我が子のことを、どれだけ理解しているか
ただ見るときのポイントを「我が子が服を脱ぎ散らかしてしまう」場面から考えてみましたが、あれこれ口を出さずにただ見ることの重要性は、なんとなく分かっていただけたのではないでしょうか。
できるかどうかは、もちろん別。焦らず、読み進めていってくださいね。読みながら日々実践することで、誰でも必ずできるようになります。
さて、「ただ見る」についてお話ししましたが、みなさん我が子のことをどれくらい理解できているでしょうか。
「私のお腹の中から生まれたんだから、なんでも分かります」という方もいるかもしれませんが、「毎日見てるけれど、理解できない行動をとるときもあるんですよね」「私の子だけれども、私と違いすぎて、分からなくなることがよくあります」という方も多いのではないでしょうか。
私もそうです。我が子のことを分かっているようで、やはり別の人間。ついつい、自分が子どもの頃と比較してしまいますが、同じようにはいかない。
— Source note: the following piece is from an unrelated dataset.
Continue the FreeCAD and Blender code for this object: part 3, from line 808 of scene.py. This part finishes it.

分からないことが多いものです。
無意識の「当たり前」が親と子を苦しめる
そもそもなぜ、自分の子どもの頃と比較してしまうのでしょう。
それは「我が子」だからです。
私は教師をしていますが、教師として接するクラスの子ども達は、冷静によさを見つけることができます。しかし、我が子になるとできなくなることがあります。
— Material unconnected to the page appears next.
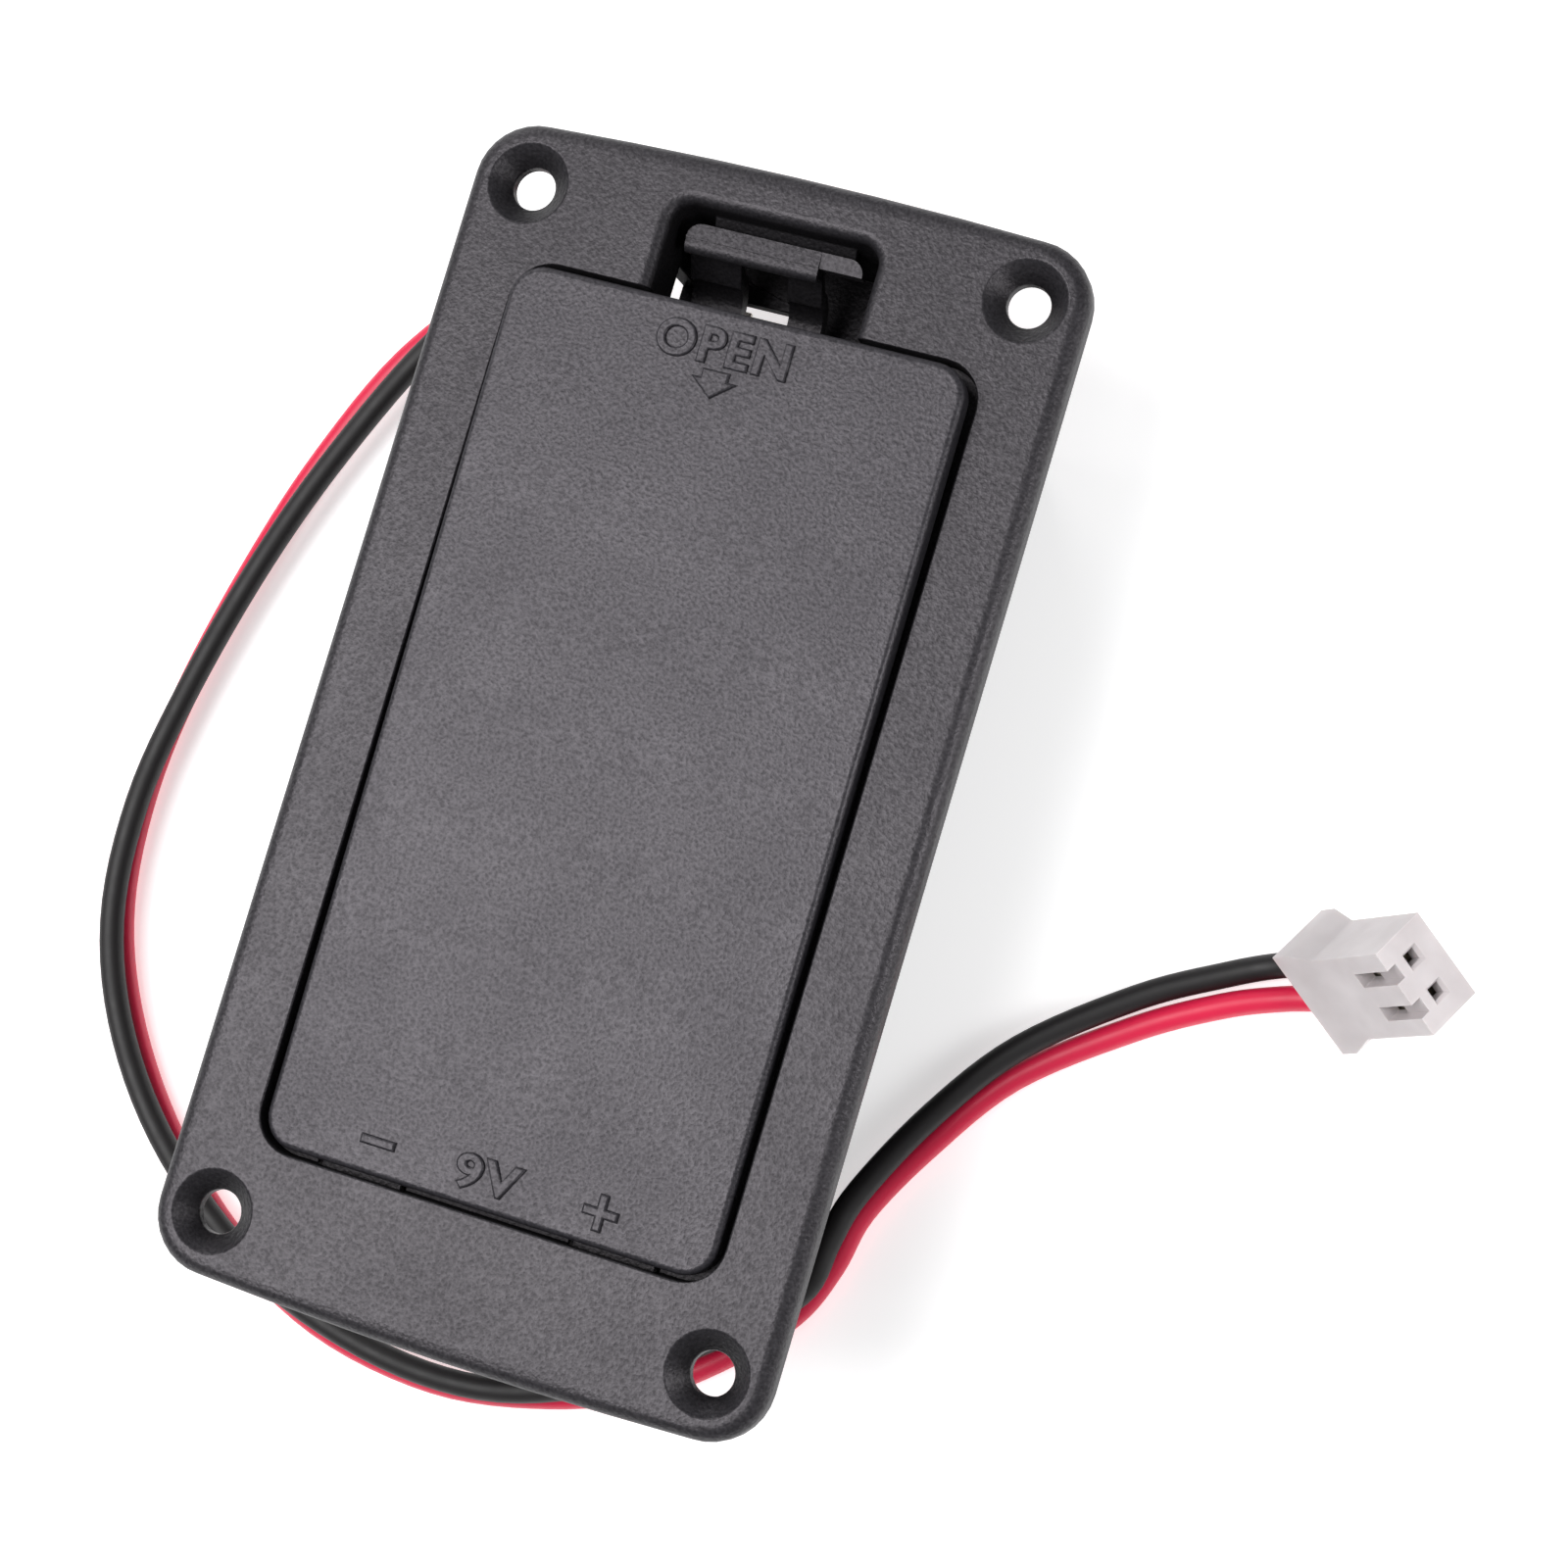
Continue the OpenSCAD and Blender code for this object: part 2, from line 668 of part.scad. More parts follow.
// A point between b and c, at t from 0 to 1, on a smooth curve through a, b, c and d.
function smooth(a, b, c, d, t) =
    0.5 * (2 * b + (c - a) * t + (2 * a - 5 * b + 4 * c - d) * t * t
           + (3 * b - a - 3 * c + d) * t * t * t);
function before(p, i) = i > 0 ? p[i - 1] : 2 * p[0] - p[1];
function after(p, i) = i + 2 < len(p) ? p[i + 2] : 2 * p[i + 1] - p[i];
function steps(p, i) = norm(p[i + 1] - p[i]) > LONG_STEP ? 2 : 1;
function smoothed(p) = [
    for (i = [0 : len(p) - 2], j = [0 : steps(p, i) - 1])
        smooth(before(p, i), p[i], p[i + 1], after(p, i), j / steps(p, i)),
    p[len(p) - 1]
];
function ahead(p, i) = unit(p[min(i + 1, len(p) - 1)] - p[max(i - 1, 0)]);
function ring(p, i, d) =
    let (t = ahead(p, i), side = unit(cross([0, 0, 1], t)), up = cross(t, side))
    [for (k = [0 : LEAD_SIDES - 1])
        p[i] + d / 2 * (cos(360 * k / LEAD_SIDES) * side + sin(360 * k / LEAD_SIDES) * up)];

module lead(route, d) {
    path = smoothed(route);
    n = len(path);
    rings = [for (i = [0 : n - 1]) each ring(path, i, d)];
    sides = [for (i = [0 : n - 2], k = [0 : LEAD_SIDES - 1])
        let (a = i * LEAD_SIDES, b = (k + 1) % LEAD_SIDES)
        [a + k, a + b, a + LEAD_SIDES + b, a + LEAD_SIDES + k]];
    first = [for (k = [LEAD_SIDES - 1 : -1 : 0]) k];
    last = [for (k = [0 : LEAD_SIDES - 1]) (n - 1) * LEAD_SIDES + k];
    polyhedron(rings, concat([first], sides, [last]), convexity = 6);
}

module wire_red() {
    color("#d72d4e") lead(RED_ROUTE, lead_d);
}

module wire_black() {
    color("#232020") lead(BLACK_ROUTE, lead_d);
}

case();
lid();
latch_tongue();
contact(1);  // contact_positive
contact(-1);  // contact_negative
solder(1);  // solder_positive
solder(-1);  // solder_negative
wire_red();
wire_black();
plug_housing();
crimp(1);  // crimp_terminal_red
crimp(-1);  // crimp_terminal_black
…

どうやら、無意識の中に、「自分の子だから、自分が子どもの頃にできたことはできる」と考えてしまっているようです。皆さんも同じではないでしょうか。
我が子ならできる。
つまりそれが、あなたにとっての無意識の「当たり前」になっています。この無意識の「当たり前」が、親も子も苦しめる原因です。
この「当たり前」があるからこそ、私達親は、よくない習慣を見つけたらすぐに叱ってしまうのです。子どもの言い分などをまったく聞かずに。
そんな「当たり前」の思い込みから抜け出すためには、「教える」でも「褒める」でも「叱る」でもなく、「ただ見る」ことに尽きます。
なぜなら、繰り返しになりますが、私達親は子どものことをよく見ているようで、実はよく見ていないからです。